■ MATERIAL FOR THIS EXERCISE:
## Begin

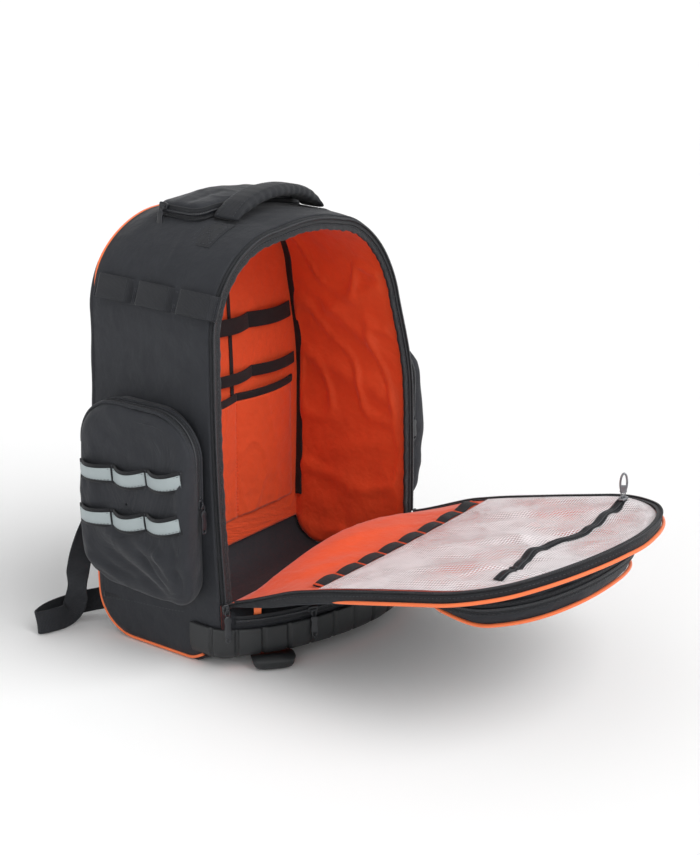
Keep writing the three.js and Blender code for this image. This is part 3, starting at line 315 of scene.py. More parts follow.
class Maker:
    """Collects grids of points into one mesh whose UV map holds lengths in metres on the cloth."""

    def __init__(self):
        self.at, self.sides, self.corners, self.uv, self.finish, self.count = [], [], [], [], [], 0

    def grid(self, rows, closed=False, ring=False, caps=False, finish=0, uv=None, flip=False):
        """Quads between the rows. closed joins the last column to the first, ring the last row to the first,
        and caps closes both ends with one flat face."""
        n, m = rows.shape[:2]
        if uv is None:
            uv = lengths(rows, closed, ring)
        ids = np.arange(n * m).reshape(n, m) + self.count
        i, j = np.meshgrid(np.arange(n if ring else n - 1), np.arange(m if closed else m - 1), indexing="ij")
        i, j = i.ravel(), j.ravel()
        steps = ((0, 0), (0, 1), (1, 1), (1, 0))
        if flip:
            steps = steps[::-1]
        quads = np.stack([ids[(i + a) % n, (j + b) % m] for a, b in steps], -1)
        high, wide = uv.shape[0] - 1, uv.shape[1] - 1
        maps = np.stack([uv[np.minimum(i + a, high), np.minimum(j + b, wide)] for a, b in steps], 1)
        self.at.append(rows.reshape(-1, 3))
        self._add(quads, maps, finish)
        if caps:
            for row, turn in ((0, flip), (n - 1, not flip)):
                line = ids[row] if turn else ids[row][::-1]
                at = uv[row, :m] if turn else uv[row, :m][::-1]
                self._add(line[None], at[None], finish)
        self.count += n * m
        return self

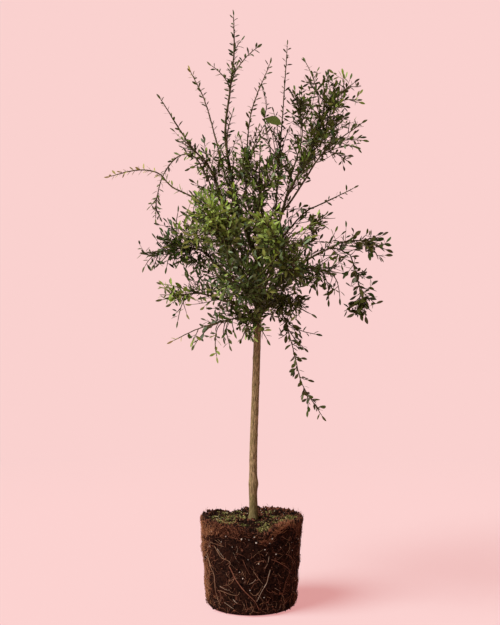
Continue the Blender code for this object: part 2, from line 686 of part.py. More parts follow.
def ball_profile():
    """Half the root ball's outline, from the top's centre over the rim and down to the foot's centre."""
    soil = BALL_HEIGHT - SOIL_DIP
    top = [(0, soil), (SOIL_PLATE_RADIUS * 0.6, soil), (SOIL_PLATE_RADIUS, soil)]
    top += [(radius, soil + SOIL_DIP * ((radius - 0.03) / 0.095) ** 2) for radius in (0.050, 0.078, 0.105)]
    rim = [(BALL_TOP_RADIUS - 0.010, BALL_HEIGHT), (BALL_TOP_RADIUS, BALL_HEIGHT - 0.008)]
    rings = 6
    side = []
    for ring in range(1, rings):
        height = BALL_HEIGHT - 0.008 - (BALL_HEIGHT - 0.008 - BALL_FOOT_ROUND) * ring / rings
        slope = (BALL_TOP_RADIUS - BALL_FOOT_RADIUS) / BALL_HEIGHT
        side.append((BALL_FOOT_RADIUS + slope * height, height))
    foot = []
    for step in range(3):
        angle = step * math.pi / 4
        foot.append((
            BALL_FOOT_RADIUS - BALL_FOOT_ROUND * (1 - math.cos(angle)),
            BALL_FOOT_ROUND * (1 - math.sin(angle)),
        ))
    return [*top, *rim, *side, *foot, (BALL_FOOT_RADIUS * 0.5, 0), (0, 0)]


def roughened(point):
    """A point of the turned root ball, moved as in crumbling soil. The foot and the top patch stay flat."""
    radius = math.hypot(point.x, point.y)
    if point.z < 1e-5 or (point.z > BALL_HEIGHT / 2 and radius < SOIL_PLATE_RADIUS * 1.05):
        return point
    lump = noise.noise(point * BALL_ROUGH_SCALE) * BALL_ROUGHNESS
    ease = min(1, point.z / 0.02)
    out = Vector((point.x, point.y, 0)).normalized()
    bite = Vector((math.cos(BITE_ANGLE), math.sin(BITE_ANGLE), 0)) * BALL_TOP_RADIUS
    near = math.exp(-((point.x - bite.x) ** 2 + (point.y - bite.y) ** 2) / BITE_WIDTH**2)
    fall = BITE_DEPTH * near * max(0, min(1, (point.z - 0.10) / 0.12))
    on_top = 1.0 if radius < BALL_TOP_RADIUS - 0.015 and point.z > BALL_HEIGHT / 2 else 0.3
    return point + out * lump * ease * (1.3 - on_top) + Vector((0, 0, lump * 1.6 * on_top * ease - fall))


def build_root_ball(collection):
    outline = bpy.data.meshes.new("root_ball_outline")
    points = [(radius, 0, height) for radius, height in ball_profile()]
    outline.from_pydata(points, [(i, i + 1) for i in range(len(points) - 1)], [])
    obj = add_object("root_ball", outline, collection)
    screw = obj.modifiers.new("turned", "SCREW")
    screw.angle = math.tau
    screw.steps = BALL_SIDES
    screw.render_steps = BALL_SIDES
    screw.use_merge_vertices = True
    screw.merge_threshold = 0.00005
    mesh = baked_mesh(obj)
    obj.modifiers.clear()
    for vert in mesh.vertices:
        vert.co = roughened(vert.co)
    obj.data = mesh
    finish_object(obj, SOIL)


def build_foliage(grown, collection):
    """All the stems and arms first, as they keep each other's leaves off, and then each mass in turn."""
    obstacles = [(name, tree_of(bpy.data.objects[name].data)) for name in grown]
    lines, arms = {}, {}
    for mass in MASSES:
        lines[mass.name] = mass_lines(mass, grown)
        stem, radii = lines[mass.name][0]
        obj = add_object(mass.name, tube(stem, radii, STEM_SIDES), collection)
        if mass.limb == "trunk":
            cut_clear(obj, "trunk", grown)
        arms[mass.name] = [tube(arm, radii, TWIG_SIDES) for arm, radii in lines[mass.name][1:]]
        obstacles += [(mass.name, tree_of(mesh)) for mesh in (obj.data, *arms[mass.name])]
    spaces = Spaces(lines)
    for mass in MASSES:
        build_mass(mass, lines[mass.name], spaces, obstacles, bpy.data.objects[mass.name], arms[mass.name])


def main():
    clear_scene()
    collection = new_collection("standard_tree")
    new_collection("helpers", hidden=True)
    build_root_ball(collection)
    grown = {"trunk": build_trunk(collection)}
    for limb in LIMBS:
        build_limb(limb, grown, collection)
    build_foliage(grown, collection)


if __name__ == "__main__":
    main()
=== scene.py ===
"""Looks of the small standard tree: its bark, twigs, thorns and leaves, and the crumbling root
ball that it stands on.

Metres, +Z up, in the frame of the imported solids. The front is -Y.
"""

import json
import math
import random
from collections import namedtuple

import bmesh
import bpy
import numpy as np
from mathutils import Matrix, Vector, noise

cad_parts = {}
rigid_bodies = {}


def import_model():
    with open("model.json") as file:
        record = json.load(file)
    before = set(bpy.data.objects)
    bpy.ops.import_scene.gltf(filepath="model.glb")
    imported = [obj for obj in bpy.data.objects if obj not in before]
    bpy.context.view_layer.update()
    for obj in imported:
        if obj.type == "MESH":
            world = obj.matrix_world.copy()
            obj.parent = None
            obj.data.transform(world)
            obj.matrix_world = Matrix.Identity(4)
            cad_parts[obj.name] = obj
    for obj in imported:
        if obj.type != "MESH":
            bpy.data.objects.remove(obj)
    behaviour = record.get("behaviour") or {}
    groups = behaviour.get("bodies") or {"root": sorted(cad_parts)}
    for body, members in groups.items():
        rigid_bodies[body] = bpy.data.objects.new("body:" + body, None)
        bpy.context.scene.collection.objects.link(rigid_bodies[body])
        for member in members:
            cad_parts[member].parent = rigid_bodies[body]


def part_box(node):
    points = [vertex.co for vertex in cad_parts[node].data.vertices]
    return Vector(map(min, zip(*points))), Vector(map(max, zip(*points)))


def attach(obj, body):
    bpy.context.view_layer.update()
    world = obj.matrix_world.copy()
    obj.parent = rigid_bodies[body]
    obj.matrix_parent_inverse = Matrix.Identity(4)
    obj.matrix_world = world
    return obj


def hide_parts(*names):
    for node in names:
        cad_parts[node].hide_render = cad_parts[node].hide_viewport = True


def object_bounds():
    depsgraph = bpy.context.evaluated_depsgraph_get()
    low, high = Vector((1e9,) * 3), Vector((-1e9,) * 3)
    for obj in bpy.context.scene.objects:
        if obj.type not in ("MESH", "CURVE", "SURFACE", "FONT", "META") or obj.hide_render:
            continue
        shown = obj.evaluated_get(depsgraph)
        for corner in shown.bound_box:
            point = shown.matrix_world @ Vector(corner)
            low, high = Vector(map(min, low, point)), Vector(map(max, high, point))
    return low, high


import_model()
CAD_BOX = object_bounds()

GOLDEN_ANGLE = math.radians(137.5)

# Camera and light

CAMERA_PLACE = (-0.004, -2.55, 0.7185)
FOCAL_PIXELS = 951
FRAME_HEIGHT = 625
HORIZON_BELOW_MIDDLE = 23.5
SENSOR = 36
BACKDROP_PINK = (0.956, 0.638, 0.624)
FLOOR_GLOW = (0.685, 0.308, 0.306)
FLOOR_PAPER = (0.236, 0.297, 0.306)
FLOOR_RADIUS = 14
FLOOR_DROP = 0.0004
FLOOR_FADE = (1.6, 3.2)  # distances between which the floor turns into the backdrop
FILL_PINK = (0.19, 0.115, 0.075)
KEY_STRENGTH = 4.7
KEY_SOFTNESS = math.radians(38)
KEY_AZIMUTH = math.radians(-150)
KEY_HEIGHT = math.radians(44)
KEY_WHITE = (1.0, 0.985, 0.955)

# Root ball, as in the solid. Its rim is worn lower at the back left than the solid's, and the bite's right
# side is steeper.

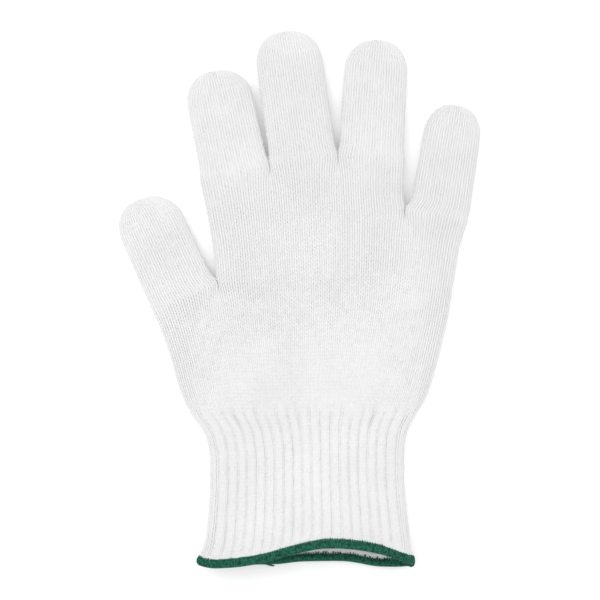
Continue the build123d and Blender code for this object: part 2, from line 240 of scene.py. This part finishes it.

## End

■ AIM:
The required answer is a single number: the count of lines in the entries that hold the string "return".

■ ANSWER TO THE TASK:
7